Abstract

Abstract: This paper contributes to the growing consensus of voices who articulate how the newfound North American consciousness around “anti-Asian hate” must connect individual acts of violence to structural forms of state and white supremacist violence. Focusing on the policing of Asian massage work, the essay argues that this unique human-itarian commitment reflects the slow economic violence of rescue. It contextualizes the 2021 Atlanta massage murders alongside the work of Red Canary Song (RCS), a grassroots coalition of migrant massage workers, sex workers, and allies organizing against the policing of massage work in New York. The essay echoes an abolitionist call to not only dismantle policing and punishment mechanisms—as these forms of policing have penetrated most aspects of civilian life—but demands the urgency to build a vast network of community resources coupled with imaginative ways of organizing. Abolitionist feminist frameworks must necessarily encompass economic justice, migrant justice, housing justice, and language justice to name a few.
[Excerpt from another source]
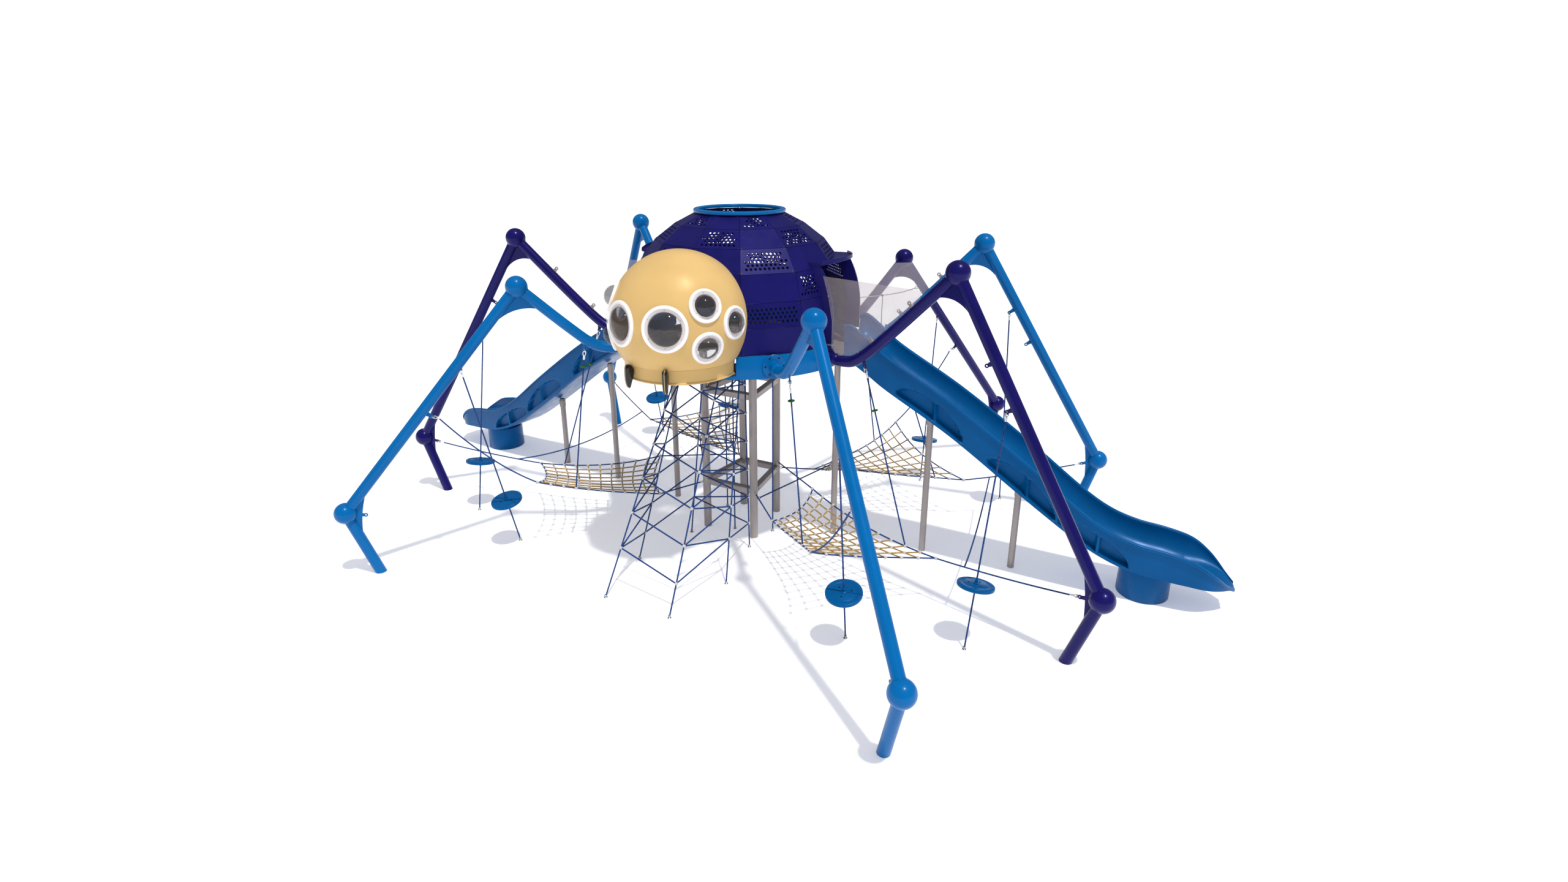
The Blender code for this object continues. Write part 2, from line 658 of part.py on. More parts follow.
def slide_section(at, rim, low, steps=7):
    """Trough section across y: outer walls, rounded rims and a round bed, as one closed ring."""
    half = SLIDE_W / 2
    depth = min(SLIDE_BED_DEPTH, max(rim - low - SLIDE_LIP_DEPTH - 0.012, 0.012))
    bed_half = half - SLIDE_WALL * 1.6
    outer = [(-half, rim - 0.020), (-half + 0.012, rim - (rim - low) * 0.5),
             (-half + 0.030, low + 0.020), (-half + 0.070, low), (half - 0.070, low),
             (half - 0.030, low + 0.020), (half - 0.012, rim - (rim - low) * 0.5),
             (half, rim - 0.020), (half - SLIDE_WALL * 0.6, rim)]
    inner = []
    for k in range(steps):
        t = pi * k / (steps - 1)
        y = bed_half * cos(t)
        inner.append((y, rim - depth * sin(t) ** 0.7))
    ring = outer + inner + [(-half + SLIDE_WALL * 0.6, rim)]
    return [Vector((at, y, z)) for y, z in ring]


def build_slides():
    points = smooth_path([Vector(p) for p in SLIDE_PROFILE], 2)
    rings = [slide_section(p.x, p.y, p.z) for p in points]
    trough = loft(rings)
    drum = turned([(0, 0), (DRUM_R, 0), (DRUM_R * 0.97, 0.40), (0, 0.40)], 32, (DRUM_AT, 0, 0))
    slide = combine(trough, [drum], "UNION")
    for name, side in (("right", 1), ("left", -1)):
        mesh = slide.copy()
        add_object(f"slide_{name}", mesh, LIGHT_BLUE, 0.25, matrix=door_axis(side))
        for number, at in enumerate(SLIDE_POSTS_AT, 1):
            top = slide_underside(points, at) if at > SLIDE_START else SKIRT_LOW_Z
            if at < SKIRT_R - SKIRT_T:
                top = FLOOR_Z - FLOOR_T
            post = tube([(at, 0, 0), (at, 0, top - GAP - SLIDE_POST_D * 0.40)], SLIDE_POST_D, 12)
            add_object(f"slide_{name}_post_{number}", post, GREY, 0.35, 0.6, matrix=door_axis(side))


def slide_underside(points, at):
    for a, b in zip(points, points[1:]):
        if a.x <= at <= b.x:
            return a.z + (b.z - a.z) * (at - a.x) / (b.x - a.x)
    return points[-1].z


# ---------------------------------------------------------------- tower

def build_tower():
    """Four posts under the floor, welded to beams at two levels."""
    corners = [(-TOWER_FRONT[0], TOWER_FRONT[1]), TOWER_FRONT, TOWER_BACK,
               (-TOWER_BACK[0], TOWER_BACK[1])]
    top = FLOOR_Z - FLOOR_T - GAP
    posts = [tube([(x, y, 0), (x, y, top)], POST_D, 16) for x, y in corners]
    beams = []
    for height in BEAM_HEIGHTS:
        for (ax, ay), (bx, by) in zip(corners, corners[1:] + corners[:1]):
            beams.append(beam((ax, ay, height), (bx, by, height)))
    tower = combine(posts[0], [beams[0], posts[1], beams[1], posts[2], beams[2], posts[3], beams[3],
                               *beams[4:]], "UNION")
    add_object("tower_frame", tower, GREY, 0.4, 0.6)


def beam(start, end):
    """Square bar between two points."""
    start, end = Vector(start), Vector(end)
    run = (end - start).normalized()
    side = run.cross(Vector((0, 0, 1))).normalized() * BEAM_W / 2
    up = Vector((0, 0, BEAM_W / 2))
    rings = [[p + side + up, p - side + up, p - side - up, p + side - up] for p in (start, end)]
    return loft(rings)


# ---------------------------------------------------------------- nets and ropes

def net_point(corners, u, v):
    """A point on the sagging net: u runs out along the net, v from back edge to front edge."""
    back_in, back_out, front_out, front_in = corners
    pull = NET_EDGE_PULL
    pu = u + pull * 4 * v * (1 - v) * (1 - 2 * u)
    pv = v + pull * 4 * u * (1 - u) * (1 - 2 * v)
    flat = (back_in * (1 - pu) * (1 - pv) + back_out * pu * (1 - pv)
            + front_out * pu * pv + front_in * (1 - pu) * pv)
    return flat - Vector((0, 0, NET_SAG * 4 * (u * (1 - u) + v * (1 - v)) / 2))


def net_sheet(corners):
    """Thin closed body that follows the net's surface."""
    bm = bmesh.new()
    nu, nv = NET_CELLS
    layers = []
    for offset in (NET_T / 2, -NET_T / 2):
        rows = [[bm.verts.new(net_point(corners, i / nu, j / nv) + Vector((0, 0, offset)))
                 for i in range(nu + 1)] for j in range(nv + 1)]
        layers.append(rows)
    for rows in layers:
        for j in range(nv):
            for i in range(nu):
                bm.faces.new((rows[j][i], rows[j][i + 1], rows[j + 1][i + 1], rows[j + 1][i]))
    upper, lower = layers
    rim = [(0, i) for i in range(nu)] + [(j, nu) for j in range(nv)]
    rim += [(nv, i) for i in range(nu, 0, -1)] + [(j, 0) for j in range(nv, 0, -1)]
    for (j0, i0), (j1, i1) in zip(rim, rim[1:] + rim[:1]):
        bm.faces.new((upper[j0][i0], upper[j1][i1], lower[j1][i1], lower[j0][i0]))
    return mesh_from(bm)


def rope(start, end, sag=0.0, steps=1):
    """Rope between two points; a slack one hangs by its sag at mid-span."""
    start, end = Vector(start), Vector(end)
    path = []
    for k in range(steps + 1):
        t = k / steps
        path.append(start.lerp(end, t) - Vector((0, 0, sag * 4 * t * (1 - t))))
    return tube(path, ROPE_D, 6)


def leg_point(number, along, height):
    return polar(LEG_ANGLES[number], along, height)


def net_corners(front):
    """The four corners of the right-hand front net, or of the back net that mirrors it."""
    points = []
    for angle, distance, height in NET_CORNERS.values():
        turned_angle = angle if front else 2 * (DOOR_ANGLE + 2.1) - angle
        points.append(polar(turned_angle, distance, height))
    return points


def clear_end(start, end, clearance):
    """Stop short of the end point."""
    start, end = Vector(start), Vector(end)
    return end + (start - end).normalized() * clearance


def net_mesh(front):
    low_leg, high_leg = ("1", "2") if front else ("4", "3")
    corners = net_corners(front)
    back_in, back_out, front_out, front_in = corners
    front_post, back_post = Vector((*TOWER_FRONT, 0)), Vector((*TOWER_BACK, 0))
    near_post, far_post = (front_post, back_post) if front else (back_post, front_post)
    high = Vector((0, 0, 0.85 if front else 0.60))
    low = Vector((0, 0, 0.72))
    sunk = 0.02
    ties = [
        rope(inward(corners, 0, sunk), clear_end(back_in, far_post + high, POST_D / 2 + 0.012)),
        rope(inward(corners, 3, sunk), clear_end(front_in, near_post + low, POST_D / 2 + 0.012)),
        rope(inward(corners, 1, sunk), leg_point(high_leg, ANKLE[0] - 0.290, ANKLE[1] - 0.070)),
        rope(inward(corners, 2, sunk), leg_point(low_leg, 4.075, 2.093), 0.10, 6),
        rope(net_point(corners, 0.75, 0), leg_point(high_leg, ARM_LUG_R + 0.03, 2.740)),
        rope(net_point(corners, 0.72, 1), leg_point(low_leg, ARM_LUG_R + 0.03, 2.740)),
    ]
    return combine(net_sheet(corners), ties, "UNION")


def inward(corners, index, step):
    """A point just inside the net from one of its corners."""
    u, v = ((0, 0), (1, 0), (1, 1), (0, 1))[index]
    near_u = u + (step if u == 0 else -step)
    near_v = v + (step if v == 0 else -step)
    return net_point(corners, near_u, near_v)


def build_nets():
    for place, front in (("front", True), ("back", False)):
        mesh = net_mesh(front)
        add_object(f"net_{place}_right", mesh, TAN, 0.8)
        add_object(f"net_{place}_left", mirror_x(mesh), TAN, 0.8)


def tunnel_rope(index):
    """Foot and top of one of the six main ropes of the climbing tunnel, in order round it."""
    row = index if index < 3 else 5 - index
    side = 1 if index < 3 else -1
    foot_x, foot_y = TUNNEL_FEET[row]
    top_x, top_y = TUNNEL_TOPS[row]
    foot = Vector((side * foot_x, TUNNEL_FOOT_Y + foot_y, 0.008))
    return foot, Vector((side * top_x, HATCH_Y + top_y, TUNNEL_TOP_Z))


def build_tunnel():
    """Six leaning ropes, laced round by ropes that step up and down between them."""
    ropes = [tunnel_rope(i) for i in range(6)]

    def at(index, height):
        foot, top = ropes[index % 6]
        return foot.lerp(top, (height - foot.z) / (top.z - foot.z))

    pieces = []
    for i, (foot, top) in enumerate(ropes):
        levels = [level + (0 if i % 2 == 0 else TUNNEL_ZIGZAG) for level in TUNNEL_LEVELS]
        clamps = [ball(at(i, level), CLAMP_D, 6, 3) for level in levels]
        pieces.append(combine(rope(foot, top), clamps, "UNION"))
    for level in TUNNEL_LEVELS:
        for i in range(6):
            low, high = (level, level + TUNNEL_ZIGZAG)[::1 if i % 2 == 0 else -1]
            pieces.append(rope(at(i, low), at(i + 1, high)))
    net = combine(pieces[0], pieces[1:], "UNION")
    add_object("tunnel_net", net, ROPE_BLUE, 0.7)


def rope_step_mesh(length, step_at):
    """Rope with a round step clamped on it, about +Z from its foot; top end carries a ferrule."""
    r = ROPE_D / 2
    half = STEP_T / 2
    edge = 0.012
    return turned([
        (0, 0), (r, 0), (r, step_at - half - 0.03), (0.030, step_at - half - 0.03),
        (0.030, step_at - half), (STEP_D / 2 - edge, step_at - half),
        (STEP_D / 2, step_at - half + edge), (STEP_D / 2, step_at + half - edge),
        (STEP_D / 2 - edge, step_at + half), (r, step_at + half), (r, length - 0.08),
        (0.014, length - 0.08), (0.014, length), (0, length)], 14)


def build_rope_steps():
    for number, (foot_at, top_at, step_z) in ROPE_STEPS.items():
        for side, sign in (("right", 1), ("left", -1)):
            foot = polar(sign * foot_at[0], foot_at[1], 0.006)
            top = polar(sign * top_at[0], top_at[1], top_at[2])
            run = top - foot
            mesh = rope_step_mesh(run.length, run.length * (step_z - foot.z) / run.z)
            axis = bpy.data.objects.new(f"step_axis_{side}_{number}", None)
            bpy.context.scene.collection.objects.link(axis)
            axis.matrix_world = Matrix.Translation(foot) @ run.to_track_quat("Z", "Y").to_matrix().to_4x4()
            add_object(f"rope_step_{side}_{number}", mesh, LIGHT_BLUE, 0.3,
                       matrix=axis.matrix_world, parent=axis)


def build_climb_ropes():
    for number, (x, y) in enumerate(CLIMB_ROPES, 1):
        mesh = tube([(x, y, 0.004), (x, y, FLOOR_Z - FLOOR_T - GAP)], ROPE_D, 8)
        add_object(f"climb_rope_{number}", mesh, ROPE_BLUE, 0.7)


def centre_footprint():
    """Bring the origin under the middle of the whole climber, from the dome's axis."""
    bpy.context.view_layer.update()
    reach = [(obj.matrix_world @ v.co).y for obj in bpy.data.objects if obj.type == "MESH"
             for v in obj.data.vertices]
    shift = Matrix.Translation((0, -(min(reach) + max(reach)) / 2, 0))
    for obj in bpy.data.objects:
        if obj.parent is None:
            obj.matrix_world = shift @ obj.matrix_world


def main():
    for obj in list(bpy.data.objects):
        bpy.data.objects.remove(obj, do_unlink=True)
    build_legs()
    build_dome()
    build_doors()
    build_head()
    build_slides()
    build_tower()
    build_nets()
    build_tunnel()
    build_rope_steps()
    build_climb_ropes()
    centre_footprint()


main()
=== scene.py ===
from math import asin, ceil, cos, hypot, pi, radians, sin, sqrt

import bmesh
import bpy
from mathutils import Matrix, Vector
from mathutils.geometry import delaunay_2d_cdt


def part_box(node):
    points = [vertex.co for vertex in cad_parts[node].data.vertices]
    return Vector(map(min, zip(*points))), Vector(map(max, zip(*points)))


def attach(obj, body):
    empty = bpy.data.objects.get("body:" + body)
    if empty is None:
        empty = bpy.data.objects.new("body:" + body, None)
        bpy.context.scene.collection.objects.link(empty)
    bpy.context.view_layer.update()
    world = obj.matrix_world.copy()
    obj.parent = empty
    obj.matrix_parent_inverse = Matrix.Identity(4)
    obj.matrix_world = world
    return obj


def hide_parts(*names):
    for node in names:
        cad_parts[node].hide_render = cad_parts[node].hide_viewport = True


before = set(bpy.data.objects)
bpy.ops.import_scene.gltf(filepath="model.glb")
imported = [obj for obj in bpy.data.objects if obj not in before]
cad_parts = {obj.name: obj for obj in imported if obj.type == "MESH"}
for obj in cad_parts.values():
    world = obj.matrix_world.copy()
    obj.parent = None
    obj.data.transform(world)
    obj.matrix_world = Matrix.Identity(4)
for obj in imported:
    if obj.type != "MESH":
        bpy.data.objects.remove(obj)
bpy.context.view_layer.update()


def node_middle(name):
    low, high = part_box(name)
    return (low + high) / 2


# The dome's axis: every shape below is described round it, then moved there
AXIS = Matrix.Translation((0, node_middle("dome_top_ring").y, 0))

SIDES = (("right", 1), ("left", -1))
QUARTER_X = Matrix.Rotation(pi / 2, 4, "X")
GAP = 0.0003
LEG_D = 0.140
BALL_D = 0.280
FLANGE_D = 0.300
FLANGE_T = 0.014
WEB_T = 0.014
FLANGE_Z = 2.865
ANKLE = (5.360, 0.905)
FOOT_R = 5.070
KNEES = {"low": (2.940, 3.735), "high": (3.345, 4.144)}
LEG_ANGLES = {"1": 45.0, "2": 75.0, "3": 120.0, "4": 150.0}
LOW_LEGS = ("1", "4")
WEB_REACH, WEB_DEPTH = 0.47, 0.21
ANKLE_WEB_REACH, ANKLE_WEB_DEPTH = 0.50, 0.15
NET_LUG = (ANKLE[0] - 0.235, ANKLE[1] - 0.055)
SHIN_TIE_TO = (4.075, 2.093)
ARM_LUG_R = 2.13
UPPER_LUGS = (0.66, 0.86)
UPPER_LUG_H = LEG_D / 2 + 0.055
SHIN_LUG_HEIGHTS = {"low": (2.76, 2.20), "high": (2.78, 3.26)}
DOME_R = 1.540
DOME_MID_Z = 3.200
TIER_CORNERS = ((1.0, 0.084), (0.956, 0.278), (0.877, 0.494), (0.742, 0.673), (0.565, 0.807),
                (0.383, 0.901))
WALL_FOOT_Z = 3.000
SKIRT_R = 1.547
SKIRT_LOW_Z = 2.705
FLOOR_Z = 2.780
FLOOR_T = 0.040
HATCH_Y, HATCH_R = -0.790, 0.470
TOWER_HATCH_Y, TOWER_HATCH_R = 0.120, 0.300
HEAD_R = 0.850
HEAD_MID = Vector((0.0, -1.500, 3.420))
TUB_R = 0.700
TUB_LOW_Z = 2.785
HEAD_FOOT_Z = 2.968
EYES = {
    "front": (22.5, 4.5, 0.272, 0.198, 0.46),
    "upper": (56.5, 21.5, 0.198, 0.128, 0.82),
    "lower": (56.5, -12.0, 0.198, 0.128, 0.82),
    "side": (84.0, 4.5, 0.198, 0.128, 0.82),
}
DOOR_ANGLE = 95.4
DOOR_OFFSET = 0.120
DOOR_W = 1.000
DOOR_SHIFT = -0.060
DOOR_TOP_Z = 4.020
SCREEN_TOP_Z = 3.890
SLIDE_W = 0.800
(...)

One strategy espoused by RCS builds worker power and the capacity for organizing towards the decriminalization of poverty, migration, and low-wage informal and sex work alike. For Asian migrant workers, the fight for justice is not only about the resources needed to live, sleep, and work safely, it is also about changing the deep-seated mix of paternalism and resentment that refuses to acknowledge Asian working-class communities to ability to make choices within constraints.